Command Query Responsibility Segregation separates read and write models. Write model handles updates; read model is optimized for queries. This enables independent scaling and specialized optimization for each model.

Reliability Patterns in Detail

Building reliable systems requires designing for failure:

Bulkheads

Isolate failures to prevent cascade. Similar to ship bulkheads that contain flooding, bulkhead patterns isolate system components so failure in one doesn't bring down all others.

Dead Letter Queues

When message processing fails repeatedly, move to a dead letter queue for manual investigation. This prevents poison messages from blocking the queue while preserving them for debugging.

Idempotency

Design operations to be idempotent, applying multiple times has the same effect as applying once. This enables safe retries without duplicate effects. Use unique identifiers for operations to detect duplicates.

Graceful Degradation

When full functionality isn't available, provide what's possible. If search fails, show cached results. If recommendations fail, show popular items. Always provide the best possible user experience given current constraints.

Consistency Models

Understanding consistency models helps you choose the right approach:

Strong Consistency

All reads see the most recent write. Guarantees data is current but requires coordination that impacts availability and latency. Used when correctness is critical, financial transactions, inventory management.

Eventual Consistency

Writes propagate asynchronously; reads may see stale data temporarily. Provides high availability and low latency but requires application logic to handle inconsistency. Used when availability matters more than immediate consistency, social media likes, analytics.

Causal Consistency

Respects causality, if A causes B, B sees A's effects. Weaker than strong but stronger than eventual. Used in collaborative applications where order matters but not global synchrony.
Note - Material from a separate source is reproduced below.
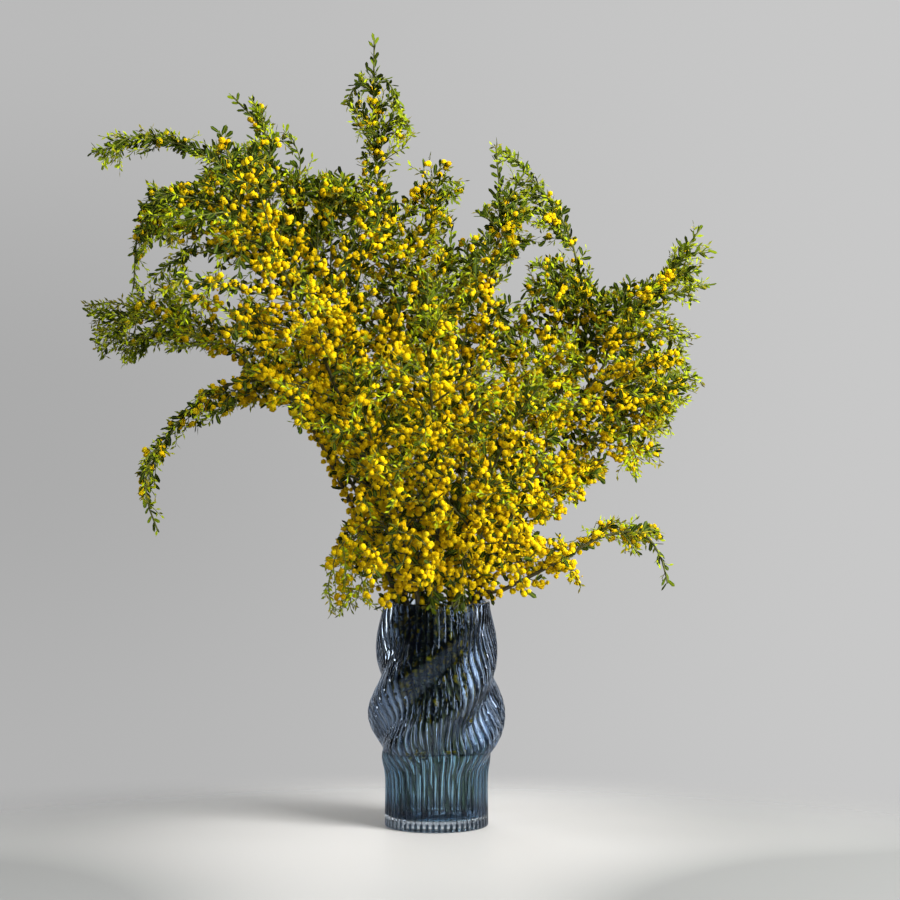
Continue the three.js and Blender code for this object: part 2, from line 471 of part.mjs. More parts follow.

Read Your Writes Consistency

After a write, reads see that write. Simple but useful. User sees their own updates immediately even if other users see them later.

API Design

APIs are the interface between services. Good API design enables evolution and integration:

RESTful APIs

REST uses resources as the core concept. GET retrieves, POST creates, PUT updates, DELETE removes. Use nouns for resources, verbs for operations. Provide pagination for collections. Use standard HTTP status codes.

GraphQL

GraphQL lets clients specify exactly what data they need. Single endpoint, flexible queries, no over-fetching. Good for mobile apps and complex frontend requirements. Tradeoffs include caching complexity and query validation.

gRPC

gRPC uses protocol buffers for efficient binary serialization. Fast, type-safe, great for service-to-service communication. Requires code generation and has higher barrier to entry than REST.

Versioning

APIs evolve. Version through URL path (/v1/), query parameter, or header. Plan for deprecation, give clients time to migrate. Document breaking changes clearly.

Message Queues Deep Dive

Asynchronous communication decouples services:

Apache Kafka

Distributed log with durable storage. High throughput, scalable, supports replay. Used for event streaming, audit logs, and data pipelines. Complex but powerful.

RabbitMQ

Flexible messaging with exchange types (direct, topic, fanout). Easier to get started than Kafka. Good for task queues and simpler use cases.

AWS SQS

Fully managed queue service. Pay per use, no servers to manage. Simple but less flexible than self-hosted options. Great for AWS-centric architectures.

Message Patterns

Point-to-point: one producer, one consumer. Pub/sub: one producer, multiple consumers. Competing consumers: multiple consumers, each message processed once. Choose based on your requirements.

Testing Strategies

Testing distributed systems requires different approaches:

Unit Tests

Test individual components in isolation. Mock dependencies. Fast feedback during development. Cover business logic thoroughly.

Integration Tests

Test how components work together. Use real databases, message queues, don't mock everything. Verify integration points work correctly.

Contract Testing

Verify services adhere to agreed interfaces. Consumer-driven contracts let consumers define what they need from providers. Independent teams can evolve services safely.

Chaos Engineering

Intentionally inject failures to test system resilience. Kill processes, introduce latency, simulate network partitions. Learn how your system fails before users experience failures.

Deployment Strategies

How you deploy affects reliability and velocity:

Blue-Green Deployments

Run two identical production environments. Deploy new version to inactive environment, test, then switch traffic. Instant rollback possible. Requires double infrastructure.

Canary Deployments

Gradually shift traffic to new version. Start with 1%, increase if metrics look good. Limited blast radius if problems occur. Requires traffic management infrastructure.

Rolling Deployments

Deploy new version to instances one at a time. No double infrastructure. Slower than blue-green. Problems might affect all users before completion.

Feature Flags

Toggle features independent of deployment. Release to subsets of users, quick rollback without redeployment. Used by most modern teams for continuous delivery.

Common Systems to Design

Practice designing these common systems to build intuition:

  • URL Shortener: Think redirect logic, unique ID generation, counter database
  • Twitter/X: Consider tweet storage, fan-out on write vs read, timeline generation
  • YouTube/Netflix: Video storage, transcoding, CDN distribution, streaming protocol
  • WhatsApp: Message ordering, delivery guarantees, offline support
  • Distributed Cache: Eviction policies, consistency, cache invalidation
  • Rate Limiter: Algorithms, storage backend, distributed enforcement

Conclusion

System Design is about thinking holistically. It involves understanding how to build a feature and how that feature interacts with the broader system. The key is starting simple and evolving based on constraints.

Remember: every choice involves trade-offs. A system optimized for one thing sacrifices another. The best designers understand these trade-offs and choose deliberately based on actual requirements, not imagined ones.

Practice is essential. Design common systems, understand why they work the way they do, and you'll develop the judgment to handle any System Design challenge.